[begin Data entries]

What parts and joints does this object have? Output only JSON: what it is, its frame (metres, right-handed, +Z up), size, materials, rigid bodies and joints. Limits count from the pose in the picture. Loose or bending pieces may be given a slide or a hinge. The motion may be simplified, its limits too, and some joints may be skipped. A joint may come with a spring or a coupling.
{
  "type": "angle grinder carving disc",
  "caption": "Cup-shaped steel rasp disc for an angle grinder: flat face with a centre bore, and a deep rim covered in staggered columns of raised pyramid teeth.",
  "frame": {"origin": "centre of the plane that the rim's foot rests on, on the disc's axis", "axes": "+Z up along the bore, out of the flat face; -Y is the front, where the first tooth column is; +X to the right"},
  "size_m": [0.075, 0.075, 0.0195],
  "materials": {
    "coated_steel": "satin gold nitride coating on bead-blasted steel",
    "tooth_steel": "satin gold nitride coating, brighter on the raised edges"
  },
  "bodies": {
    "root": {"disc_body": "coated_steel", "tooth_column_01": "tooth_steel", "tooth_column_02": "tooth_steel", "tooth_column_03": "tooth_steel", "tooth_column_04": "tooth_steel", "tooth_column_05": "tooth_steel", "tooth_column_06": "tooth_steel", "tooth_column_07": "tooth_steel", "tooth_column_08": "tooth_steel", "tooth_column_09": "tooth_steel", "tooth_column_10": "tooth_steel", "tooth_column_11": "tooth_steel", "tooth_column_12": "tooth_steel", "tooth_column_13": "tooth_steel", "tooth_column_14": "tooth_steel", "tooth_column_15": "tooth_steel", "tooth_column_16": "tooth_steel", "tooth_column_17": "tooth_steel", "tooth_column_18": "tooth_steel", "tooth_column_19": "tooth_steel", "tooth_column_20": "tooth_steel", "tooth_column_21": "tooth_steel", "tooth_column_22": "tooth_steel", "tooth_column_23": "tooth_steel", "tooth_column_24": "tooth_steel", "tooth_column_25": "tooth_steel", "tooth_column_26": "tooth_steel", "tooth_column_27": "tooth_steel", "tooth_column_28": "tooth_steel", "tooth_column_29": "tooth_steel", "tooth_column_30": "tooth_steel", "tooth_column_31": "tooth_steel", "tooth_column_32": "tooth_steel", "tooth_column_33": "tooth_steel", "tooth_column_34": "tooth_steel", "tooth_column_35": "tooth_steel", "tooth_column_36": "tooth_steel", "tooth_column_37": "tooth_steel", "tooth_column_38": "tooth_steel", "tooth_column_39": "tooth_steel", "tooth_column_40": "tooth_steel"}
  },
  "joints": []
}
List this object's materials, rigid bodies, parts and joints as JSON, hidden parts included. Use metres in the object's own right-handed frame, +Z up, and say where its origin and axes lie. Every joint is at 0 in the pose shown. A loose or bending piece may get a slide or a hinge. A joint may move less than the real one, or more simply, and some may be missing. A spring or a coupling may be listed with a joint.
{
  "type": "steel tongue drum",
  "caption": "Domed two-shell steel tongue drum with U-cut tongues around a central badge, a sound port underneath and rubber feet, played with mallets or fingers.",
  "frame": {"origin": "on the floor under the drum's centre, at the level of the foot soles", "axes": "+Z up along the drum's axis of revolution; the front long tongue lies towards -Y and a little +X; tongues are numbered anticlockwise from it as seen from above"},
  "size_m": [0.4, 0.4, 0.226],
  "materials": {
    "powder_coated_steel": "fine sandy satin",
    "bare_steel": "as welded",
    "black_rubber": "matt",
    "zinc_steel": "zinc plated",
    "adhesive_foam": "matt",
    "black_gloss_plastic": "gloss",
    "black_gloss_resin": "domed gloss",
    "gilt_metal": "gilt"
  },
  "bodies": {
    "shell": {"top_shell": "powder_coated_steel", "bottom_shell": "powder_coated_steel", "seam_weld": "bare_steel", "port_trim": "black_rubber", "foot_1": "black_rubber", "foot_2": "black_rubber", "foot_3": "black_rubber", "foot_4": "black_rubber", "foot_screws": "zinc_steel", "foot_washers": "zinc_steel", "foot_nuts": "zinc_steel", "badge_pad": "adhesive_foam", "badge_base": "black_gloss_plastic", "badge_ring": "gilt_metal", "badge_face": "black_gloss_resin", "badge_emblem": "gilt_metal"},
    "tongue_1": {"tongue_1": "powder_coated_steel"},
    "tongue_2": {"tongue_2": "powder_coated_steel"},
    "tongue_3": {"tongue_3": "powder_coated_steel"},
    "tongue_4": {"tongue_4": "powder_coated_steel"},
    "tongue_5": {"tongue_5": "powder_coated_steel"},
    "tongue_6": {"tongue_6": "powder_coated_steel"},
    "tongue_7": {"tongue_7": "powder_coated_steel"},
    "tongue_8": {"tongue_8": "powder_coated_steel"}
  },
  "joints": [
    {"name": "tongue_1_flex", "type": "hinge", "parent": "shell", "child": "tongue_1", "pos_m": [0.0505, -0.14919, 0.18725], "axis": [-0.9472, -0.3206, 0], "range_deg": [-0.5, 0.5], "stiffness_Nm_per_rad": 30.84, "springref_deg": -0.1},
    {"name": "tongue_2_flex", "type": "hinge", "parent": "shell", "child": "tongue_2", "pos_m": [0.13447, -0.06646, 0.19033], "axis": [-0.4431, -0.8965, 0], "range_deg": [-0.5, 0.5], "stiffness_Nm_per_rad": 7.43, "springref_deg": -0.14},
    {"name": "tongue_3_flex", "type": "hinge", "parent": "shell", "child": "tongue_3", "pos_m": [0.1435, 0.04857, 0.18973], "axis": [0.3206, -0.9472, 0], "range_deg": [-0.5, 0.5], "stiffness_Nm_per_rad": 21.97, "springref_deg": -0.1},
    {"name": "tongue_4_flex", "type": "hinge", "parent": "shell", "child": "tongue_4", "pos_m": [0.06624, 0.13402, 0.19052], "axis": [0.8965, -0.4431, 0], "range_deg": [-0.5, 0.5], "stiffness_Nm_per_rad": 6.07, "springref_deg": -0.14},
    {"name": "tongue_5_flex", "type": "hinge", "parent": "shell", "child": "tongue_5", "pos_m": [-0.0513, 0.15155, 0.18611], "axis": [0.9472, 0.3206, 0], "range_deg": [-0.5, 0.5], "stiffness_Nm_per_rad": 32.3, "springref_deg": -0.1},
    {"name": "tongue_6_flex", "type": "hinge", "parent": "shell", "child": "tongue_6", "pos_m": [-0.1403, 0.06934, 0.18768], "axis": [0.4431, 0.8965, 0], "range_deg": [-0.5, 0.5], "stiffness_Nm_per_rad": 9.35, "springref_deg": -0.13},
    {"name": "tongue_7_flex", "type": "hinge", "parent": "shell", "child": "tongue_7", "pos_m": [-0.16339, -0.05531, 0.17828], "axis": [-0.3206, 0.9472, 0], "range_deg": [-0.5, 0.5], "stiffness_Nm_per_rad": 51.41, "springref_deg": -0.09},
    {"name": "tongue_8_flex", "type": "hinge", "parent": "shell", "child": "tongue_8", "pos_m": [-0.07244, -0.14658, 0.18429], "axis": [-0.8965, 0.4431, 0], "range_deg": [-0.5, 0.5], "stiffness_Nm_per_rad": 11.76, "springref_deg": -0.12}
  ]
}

[end Data entries]
[begin Data entries]

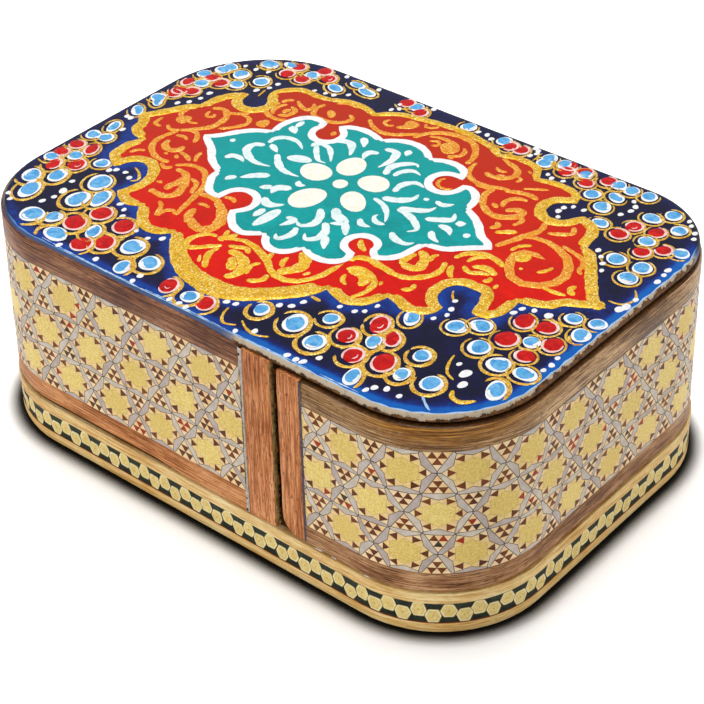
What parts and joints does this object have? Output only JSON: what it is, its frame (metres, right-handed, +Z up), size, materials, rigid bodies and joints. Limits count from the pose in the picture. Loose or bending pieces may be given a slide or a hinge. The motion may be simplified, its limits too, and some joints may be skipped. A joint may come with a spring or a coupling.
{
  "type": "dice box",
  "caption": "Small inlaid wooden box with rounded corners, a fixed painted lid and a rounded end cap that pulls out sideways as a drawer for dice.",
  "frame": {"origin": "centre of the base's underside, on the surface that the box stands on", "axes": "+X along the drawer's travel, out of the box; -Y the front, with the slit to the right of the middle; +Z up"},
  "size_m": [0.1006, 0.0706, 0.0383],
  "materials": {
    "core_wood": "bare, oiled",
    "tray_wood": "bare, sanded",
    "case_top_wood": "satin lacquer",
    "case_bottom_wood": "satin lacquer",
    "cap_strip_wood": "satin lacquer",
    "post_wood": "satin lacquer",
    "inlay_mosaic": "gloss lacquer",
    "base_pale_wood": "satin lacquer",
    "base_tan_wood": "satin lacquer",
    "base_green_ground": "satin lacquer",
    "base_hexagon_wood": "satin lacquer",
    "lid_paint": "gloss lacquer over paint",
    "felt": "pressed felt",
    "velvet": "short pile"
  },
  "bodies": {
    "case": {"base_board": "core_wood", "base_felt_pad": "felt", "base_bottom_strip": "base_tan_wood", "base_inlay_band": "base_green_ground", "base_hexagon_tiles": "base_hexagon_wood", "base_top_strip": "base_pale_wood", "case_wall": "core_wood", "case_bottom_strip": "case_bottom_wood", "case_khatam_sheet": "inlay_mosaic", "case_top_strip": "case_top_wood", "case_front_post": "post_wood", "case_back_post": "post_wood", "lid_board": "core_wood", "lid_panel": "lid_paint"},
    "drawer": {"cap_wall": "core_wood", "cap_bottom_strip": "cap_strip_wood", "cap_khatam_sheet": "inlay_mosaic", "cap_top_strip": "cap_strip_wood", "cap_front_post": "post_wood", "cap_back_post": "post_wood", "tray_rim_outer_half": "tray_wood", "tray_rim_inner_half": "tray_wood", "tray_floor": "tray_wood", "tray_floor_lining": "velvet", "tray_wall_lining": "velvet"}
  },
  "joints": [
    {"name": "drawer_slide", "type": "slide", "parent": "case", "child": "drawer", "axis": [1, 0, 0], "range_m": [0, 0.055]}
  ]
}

[end Data entries]
[begin Data entries]

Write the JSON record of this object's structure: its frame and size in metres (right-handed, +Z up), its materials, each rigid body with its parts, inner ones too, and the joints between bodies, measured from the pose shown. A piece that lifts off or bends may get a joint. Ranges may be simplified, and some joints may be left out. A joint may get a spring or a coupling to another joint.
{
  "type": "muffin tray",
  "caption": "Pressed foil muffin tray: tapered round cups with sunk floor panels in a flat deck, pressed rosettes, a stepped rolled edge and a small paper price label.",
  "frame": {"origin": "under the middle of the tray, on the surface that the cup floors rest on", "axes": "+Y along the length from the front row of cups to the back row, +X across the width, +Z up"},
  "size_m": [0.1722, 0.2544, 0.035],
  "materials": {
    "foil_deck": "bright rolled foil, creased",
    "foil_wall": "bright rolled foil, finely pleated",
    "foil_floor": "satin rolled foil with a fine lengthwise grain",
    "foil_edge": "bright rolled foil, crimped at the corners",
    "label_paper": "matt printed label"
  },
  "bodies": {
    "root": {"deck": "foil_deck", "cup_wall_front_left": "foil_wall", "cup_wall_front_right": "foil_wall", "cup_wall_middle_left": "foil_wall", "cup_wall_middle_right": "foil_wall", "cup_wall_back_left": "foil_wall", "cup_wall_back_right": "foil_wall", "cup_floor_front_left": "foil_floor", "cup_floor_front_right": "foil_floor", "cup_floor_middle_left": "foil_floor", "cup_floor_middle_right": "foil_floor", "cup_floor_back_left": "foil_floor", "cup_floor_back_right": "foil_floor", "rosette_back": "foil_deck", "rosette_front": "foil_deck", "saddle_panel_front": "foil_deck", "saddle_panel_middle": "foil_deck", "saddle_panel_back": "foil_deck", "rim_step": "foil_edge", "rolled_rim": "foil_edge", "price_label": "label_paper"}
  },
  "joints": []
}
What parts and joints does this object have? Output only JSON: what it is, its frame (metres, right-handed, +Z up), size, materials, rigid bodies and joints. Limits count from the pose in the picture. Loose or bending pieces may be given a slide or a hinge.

[end Data entries]

> What is required
Find the lines with the string "where" and reproduce them.

> Reply to the exercise
  "frame": {"origin": "centre of the plane that the rim's foot rests on, on the disc's axis", "axes": "+Z up along the bore, out of the flat face; -Y is the front, where the first tooth column is; +X to the right"},
List this object's materials, rigid bodies, parts and joints as JSON, hidden parts included. Use metres in the object's own right-handed frame, +Z up, and say where its origin and axes lie. Every joint is at 0 in the pose shown. A loose or bending piece may get a slide or a hinge. A joint may move less than the real one, or more simply, and some may be missing. A spring or a coupling may be listed with a joint.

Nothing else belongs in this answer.